--- begin Information supplied ---

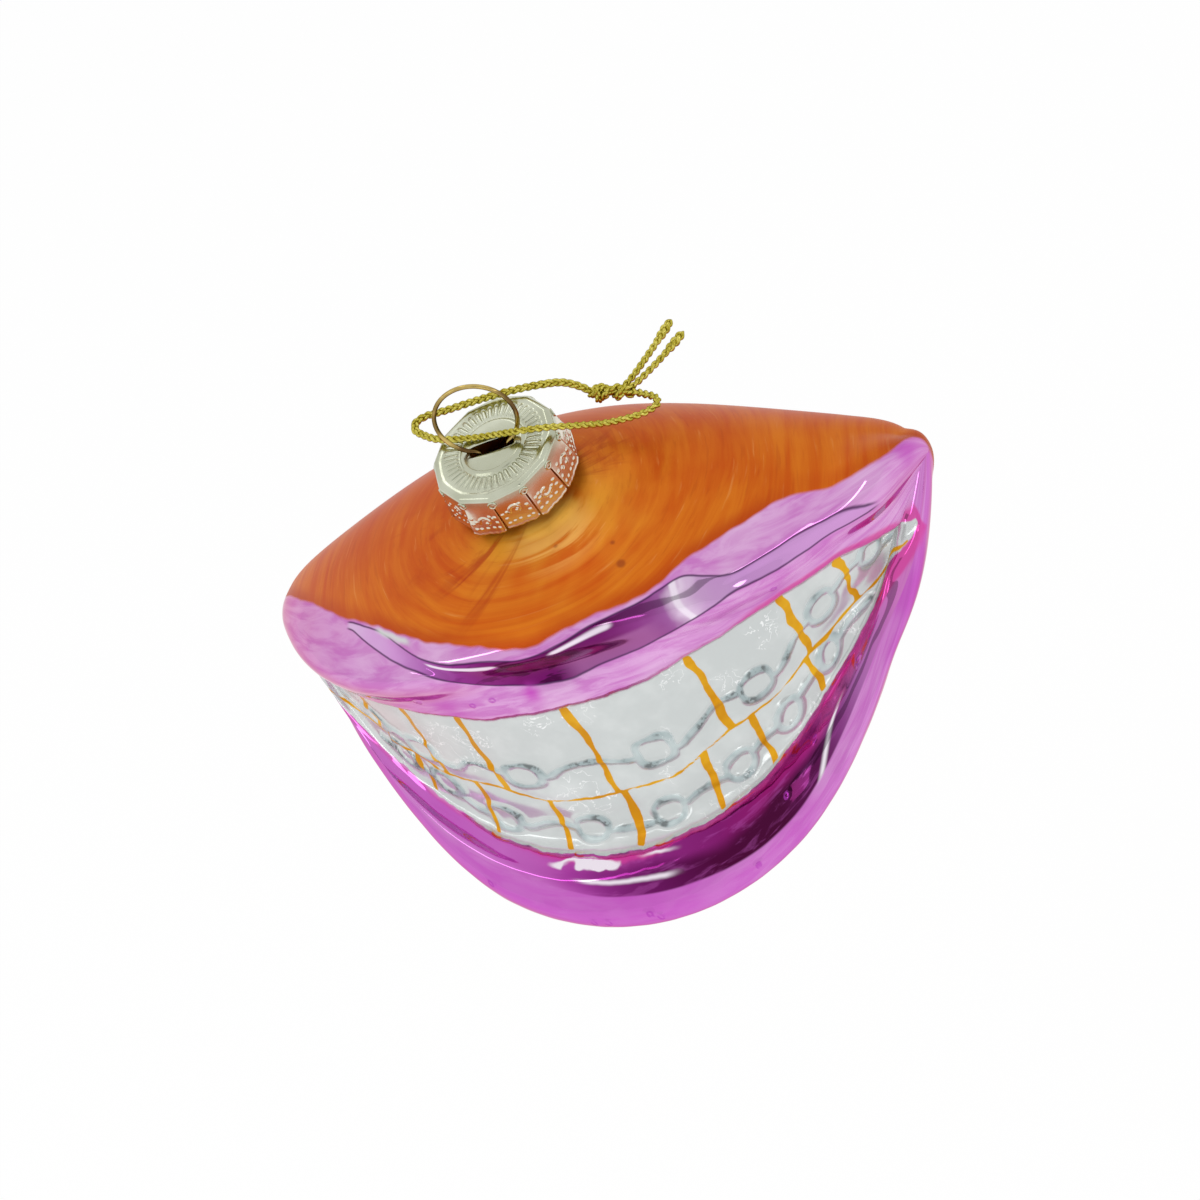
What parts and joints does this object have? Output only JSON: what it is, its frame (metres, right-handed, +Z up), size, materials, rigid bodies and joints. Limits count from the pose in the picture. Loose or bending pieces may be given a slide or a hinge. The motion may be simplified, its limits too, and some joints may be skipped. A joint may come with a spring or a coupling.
{
  "type": "christmas ornament",
  "caption": "Hanging blown glass ornament shaped like a smiling mouth with braces, with a crown cap, a sprung wire eye and a short gold cord loop.",
  "frame": {"origin": "inside top of the wire hanger's eye, where the ornament hangs", "axes": "+Z up along the neck, -Y towards the front of the smile, +X towards one corner of the mouth"},
  "size_m": [0.1024, 0.0656, 0.0783],
  "materials": {
    "silvered_glass": "silvered inside, magenta and orange lacquer outside, gloss",
    "cap_metal": "pressed and polished, pale champagne silver",
    "hanger_metal": "drawn wire, gold brown",
    "gold_cord": "braided metallic thread"
  },
  "bodies": {
    "glass": {"glass_body": "silvered_glass"},
    "cap": {"cap_crown": "cap_metal"},
    "hanger": {"hanger_wire": "hanger_metal"},
    "cord": {"cord_loop": "gold_cord", "cord_knot": "gold_cord", "cord_tail_left": "gold_cord", "cord_tail_right": "gold_cord"}
  },
  "joints": [
    {"name": "cap_turn", "type": "hinge", "parent": "glass", "child": "cap", "pos_m": [0.00016, -0.00186, -0.01061], "axis": [0, 0, 1], "continuous": true},
    {"name": "hanger_tilt", "type": "hinge", "parent": "cap", "child": "hanger", "pos_m": [0.00016, -0.00186, -0.01061], "axis": [0.9962, 0.0872, 0], "range_deg": [0, 20]},
    {"name": "cord_swing", "type": "hinge", "parent": "hanger", "child": "cord", "pos_m": [0.00336, -0.00166, -0.00881], "axis": [0.9578, -0.2873, 0], "range_deg": [0, 60]}
  ]
}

--- end Information supplied ---

**Instructions for the task**
Please restate the whole listing word for word.

**Task output**
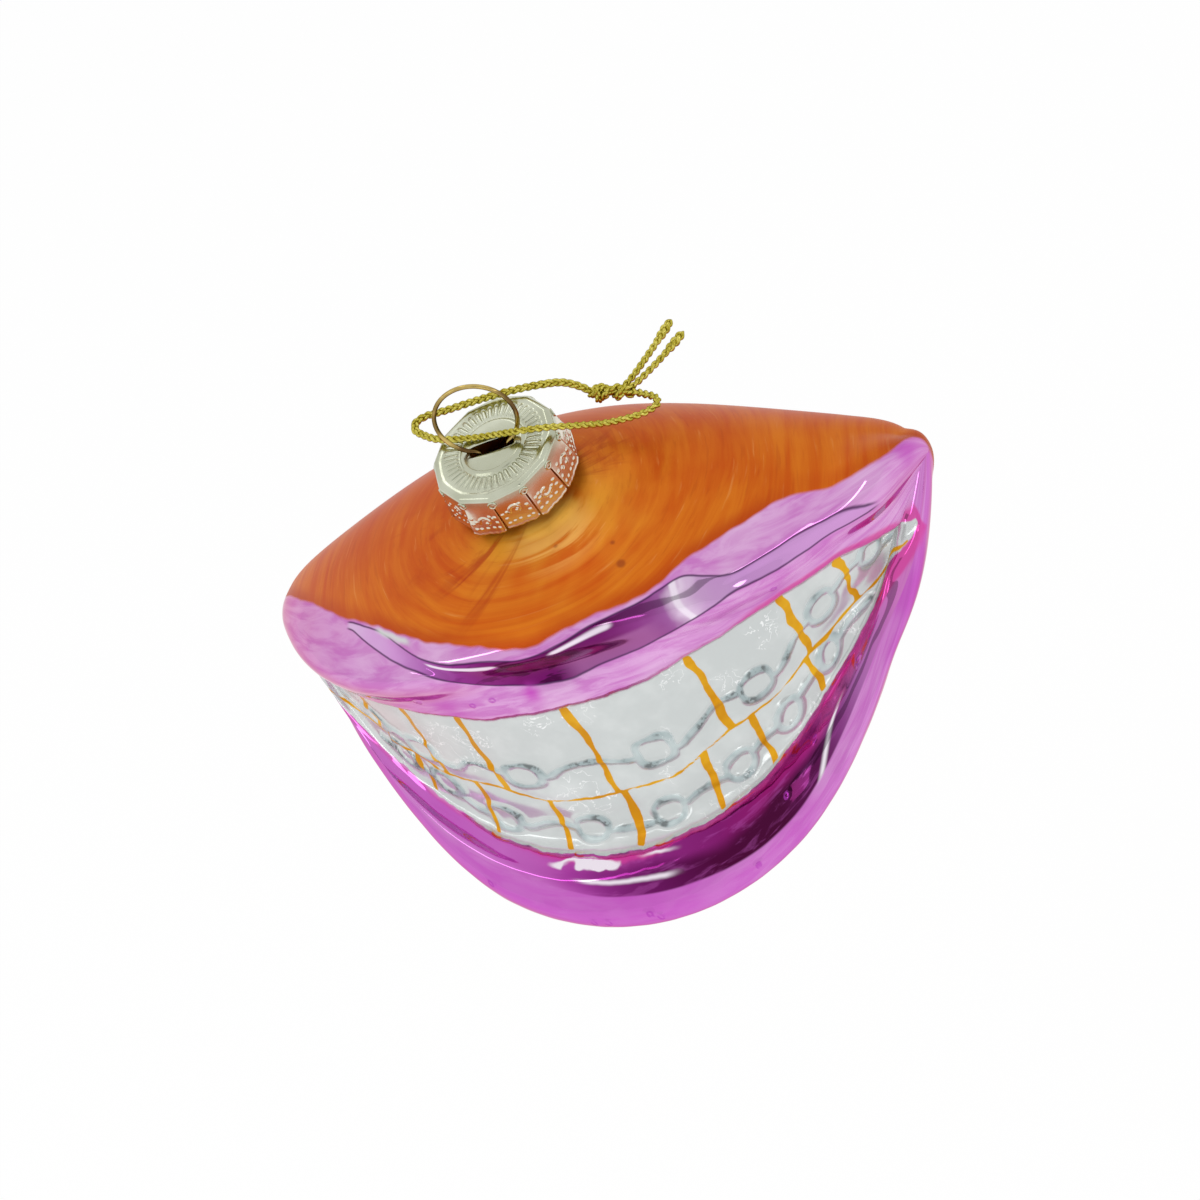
What parts and joints does this object have? Output only JSON: what it is, its frame (metres, right-handed, +Z up), size, materials, rigid bodies and joints. Limits count from the pose in the picture. Loose or bending pieces may be given a slide or a hinge. The motion may be simplified, its limits too, and some joints may be skipped. A joint may come with a spring or a coupling.
{
  "type": "christmas ornament",
  "caption": "Hanging blown glass ornament shaped like a smiling mouth with braces, with a crown cap, a sprung wire eye and a short gold cord loop.",
  "frame": {"origin": "inside top of the wire hanger's eye, where the ornament hangs", "axes": "+Z up along the neck, -Y towards the front of the smile, +X towards one corner of the mouth"},
  "size_m": [0.1024, 0.0656, 0.0783],
  "materials": {
    "silvered_glass": "silvered inside, magenta and orange lacquer outside, gloss",
    "cap_metal": "pressed and polished, pale champagne silver",
    "hanger_metal": "drawn wire, gold brown",
    "gold_cord": "braided metallic thread"
  },
  "bodies": {
    "glass": {"glass_body": "silvered_glass"},
    "cap": {"cap_crown": "cap_metal"},
    "hanger": {"hanger_wire": "hanger_metal"},
    "cord": {"cord_loop": "gold_cord", "cord_knot": "gold_cord", "cord_tail_left": "gold_cord", "cord_tail_right": "gold_cord"}
  },
  "joints": [
    {"name": "cap_turn", "type": "hinge", "parent": "glass", "child": "cap", "pos_m": [0.00016, -0.00186, -0.01061], "axis": [0, 0, 1], "continuous": true},
    {"name": "hanger_tilt", "type": "hinge", "parent": "cap", "child": "hanger", "pos_m": [0.00016, -0.00186, -0.01061], "axis": [0.9962, 0.0872, 0], "range_deg": [0, 20]},
    {"name": "cord_swing", "type": "hinge", "parent": "hanger", "child": "cord", "pos_m": [0.00336, -0.00166, -0.00881], "axis": [0.9578, -0.2873, 0], "range_deg": [0, 60]}
  ]
}